In the last few months, an all-girl rock band in Kashmir was silenced, a village in Bihar banned women and girls from using mobile phones, and we had yet another Salman Rushdie controversy. Movies were blocked. Facebook and Google were taken to court for hosting objectionable content. Paintings were removed from an art gallery at the “suggestion” of the police because they depicted Hindu deities as semi-nude. At the same time, there was a drive to digitize governance and to build biometric databases to enumerate and record every individual. The impacts on free speech, anonymity, and privacy were considered fair game in the drive towards progress, inclusion, and maintenance of public order.
The relationship between the citizen and the state is undergoing a radical transformation mediated by the marriage of welfare schemes and commercial interests. The privacy of one’s body and identity is challenged by initiatives to capture fingerprints, irises, faces, and transactions. The heckler’s vote is increasingly powerful in silencing free expression. Civil society is under siege for resisting the onslaught of draconian legislation, arbitrary restrictions, and the banning of various forms of cultural output. Narratives are being constructed that attribute all civic engagement with “western values” and with being mouthpieces of foreign interests.
In this talk, I will give an overview of the strands of discord that are forming the fabric of India’s latest crisis of democracy. I will unpack some of the rhetoric behind the government’s drive to grasp the individual, and make the citizen visible to the state in an unprecedented manner. I will also discuss my experiences working with civil society in India, and the tools and techniques used to engage with policy formation and to adapt to the future of advocacy.
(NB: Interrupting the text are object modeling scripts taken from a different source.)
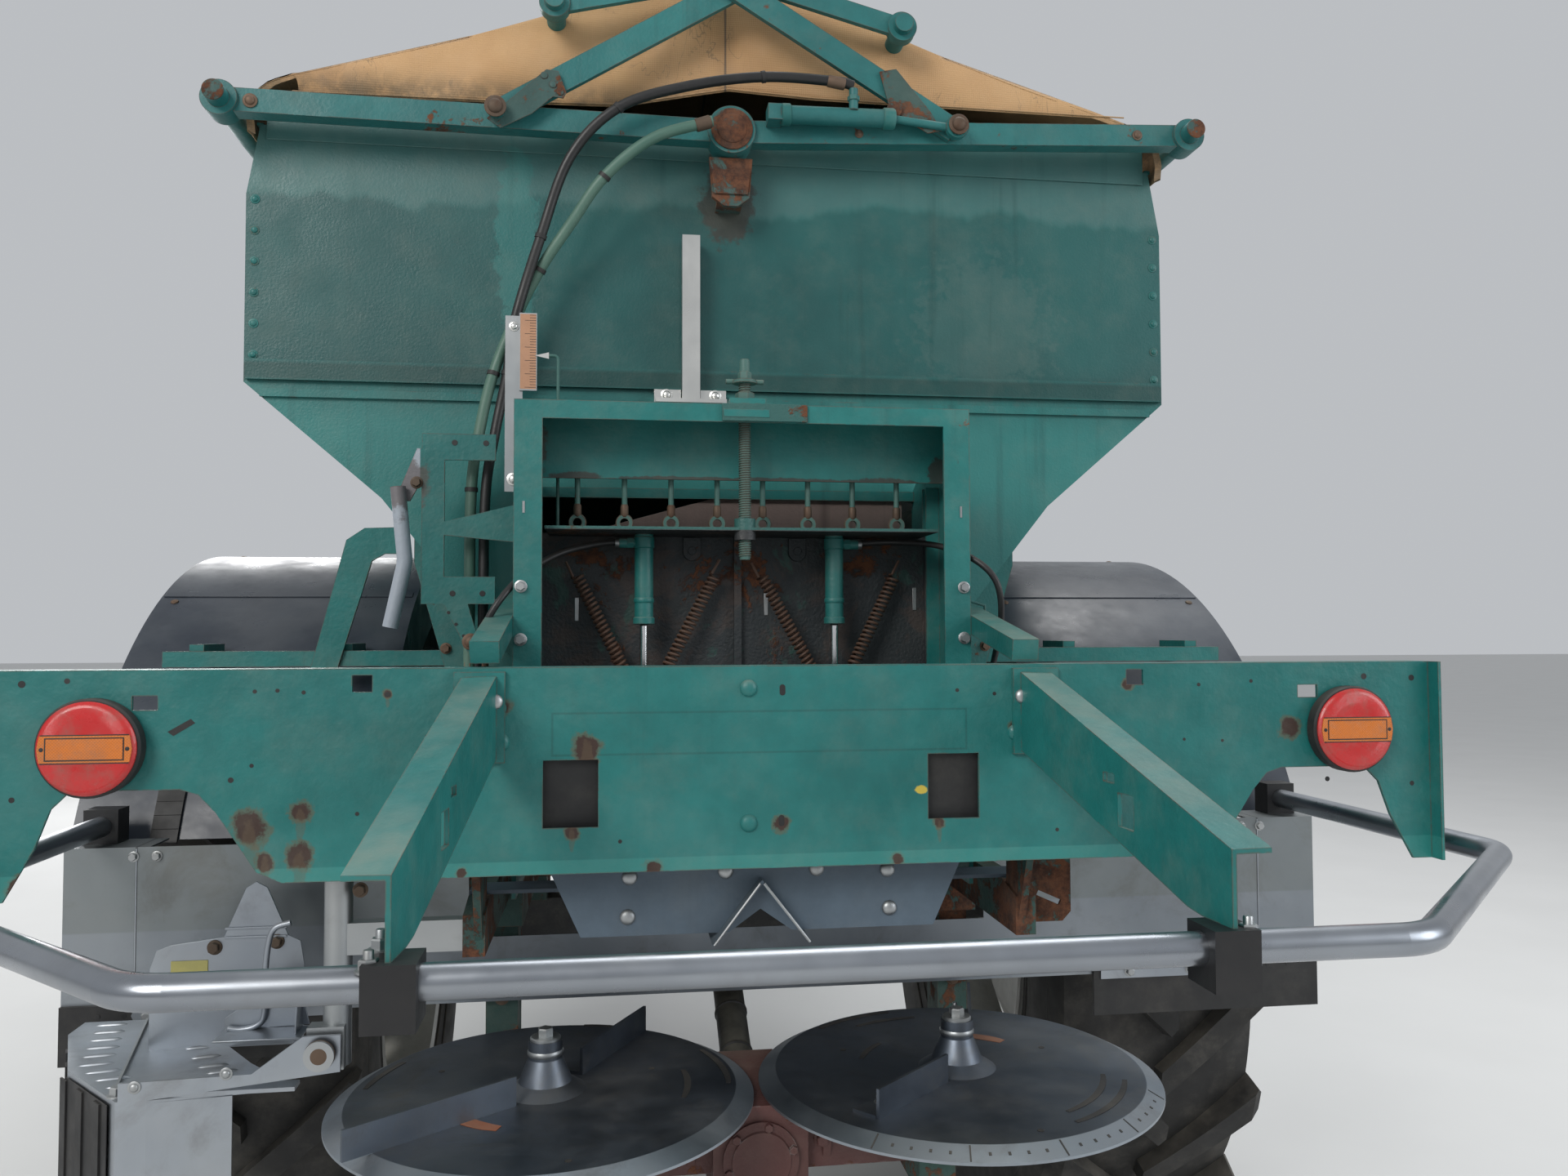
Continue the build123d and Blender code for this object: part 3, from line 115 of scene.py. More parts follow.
class Net:
    """A shader tree and short ways to add nodes to it."""

    def __init__(self, tree):
        self.tree = tree

    def add(self, kind, ins=None, **props):
        made = self.tree.nodes.new(kind)
        for key, value in props.items():
            setattr(made, key, value)
        for key, value in (ins or {}).items():
            self.put(made.inputs[key], value)
        return made

    def node(self, kind, ins=None, **props):
        return self.add("ShaderNode" + kind, ins, **props)

    def put(self, socket, value):
        if isinstance(value, bpy.types.NodeSocket):
            self.tree.links.new(value, socket)
        elif isinstance(value, tuple) and len(value) == 3 and socket.type == "RGBA":
            socket.default_value = (*value, 1)
        else:
            socket.default_value = value

    def noise(self, vector, scale, detail=3, rough=0.55, warp=0.0):
        return self.node("TexNoise", {"Vector": vector, "Scale": scale, "Detail": detail, "Roughness": rough,
                                      "Distortion": warp}).outputs["Fac"]

    def vector(self, how, *values, out="Vector"):
        return self.node("VectorMath", dict(enumerate(values)), operation=how).outputs[out]

    def stretch(self, vector, x, y, z):
        return self.vector("MULTIPLY", vector, (x, y, z))

    def length(self, vector):
        return self.vector("LENGTH", vector, out="Value")

    def shaded(self, colour, shade):
        return self.node("VectorMath", {0: colour, "Scale": shade}, operation="SCALE").outputs[0]

    def step(self, value, low, high, out_low=0.0, out_high=1.0):
        return self.node("MapRange", {"Value": value, "From Min": low, "From Max": high, "To Min": out_low,
                                      "To Max": out_high}, interpolation_type="SMOOTHSTEP").outputs[0]

    def math(self, how, *values, clamp=False):
        return self.node("Math", dict(enumerate(values)), operation=how, use_clamp=clamp).outputs[0]

    def times(self, *values):
        out = values[0]
        for value in values[1:]:
            out = self.math("MULTIPLY", out, value)
        return out

    def most(self, values):
        out = values[0]
        for value in values[1:]:
            out = self.math("MAXIMUM", out, value)
        return out

    def gap(self, value, middle):
        """How far value lies from middle, on either side."""
        return self.math("ABSOLUTE", self.math("SUBTRACT", value, middle))

    def mix(self, share, a, b):
        made = self.node("Mix", data_type="RGBA")
        self.put(made.inputs[0], share)
        self.put(made.inputs[6], a)
        self.put(made.inputs[7], b)
        return made.outputs[2]

    def tint(self, colour, tone, *shares):
        """Colour with tone laid over it, by the product of the shares."""
        return self.mix(self.times(*shares), colour, tone)

    def parts(self, vector):
        return self.node("SeparateXYZ", {0: vector}).outputs

    def near(self, vector, place, size, ragged=0.5):
        """1 at place, falling to 0 at size (x, y, z) from it, with a ragged edge."""
        far = self.length(self.stretch(self.vector("SUBTRACT", vector, tuple(place)), *[1 / s for s in size]))
        far = self.math("MULTIPLY_ADD", self.noise(vector, 38, 4, 0.7), ragged * 2, far)
        return self.step(far, 0.75 + ragged, 1.05 + ragged, 1.0, 0.0)

    def use(self, tree, **ins):
        made = self.node("Group")
        made.node_tree = tree
        for key, value in ins.items():
            self.put(made.inputs[key], value)
        return made.outputs


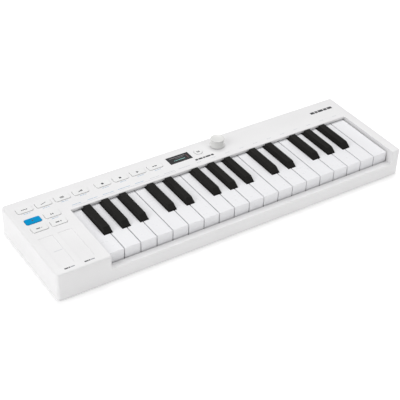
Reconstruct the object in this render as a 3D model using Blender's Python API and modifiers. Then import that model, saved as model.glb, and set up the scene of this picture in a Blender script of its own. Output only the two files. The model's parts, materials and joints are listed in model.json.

A dual-qualified lawyer, Malavika Jayaram spent eight years in London – with global law firm Allen & Overy in the Communications, Media & Technology group, and then with Citigroup. She relocated to India in 2006, and wears 3 hats as a practising lawyer, a Fellow at the Centre for Internet and Society (CIS) and a PhD scholar. As a partner at Jayaram & Jayaram, Bangalore, she focuses on corporate/tech transactions and has a special interest in new media and the arts. At CIS, Malavika collaborates on projects that study legislative and policy changes in the internet governance and privacy domains. As a PhD scholar, she is looking at data protection and privacy in India, with a special focus on e-governance schemes and the new biometric ID project.
A graduate of the National Law School of India, she has an LL.M. from Northwestern University, Chicago. She is on the advisory board of the Indian Journal of Law & Technology and is the author of the India chapter for the Data Protection & Privacy volume in the Getting the Deal Through series, launched this year. She is one of 10 Indian lawyers featured in “The International Who’s Who of Internet e- Commerce & Data Protection Lawyers 2012” directory.
She is currently running a research project for Internews, studying internet policy in India. This will produce a landscape overview and interviews with various stakeholders in this domain.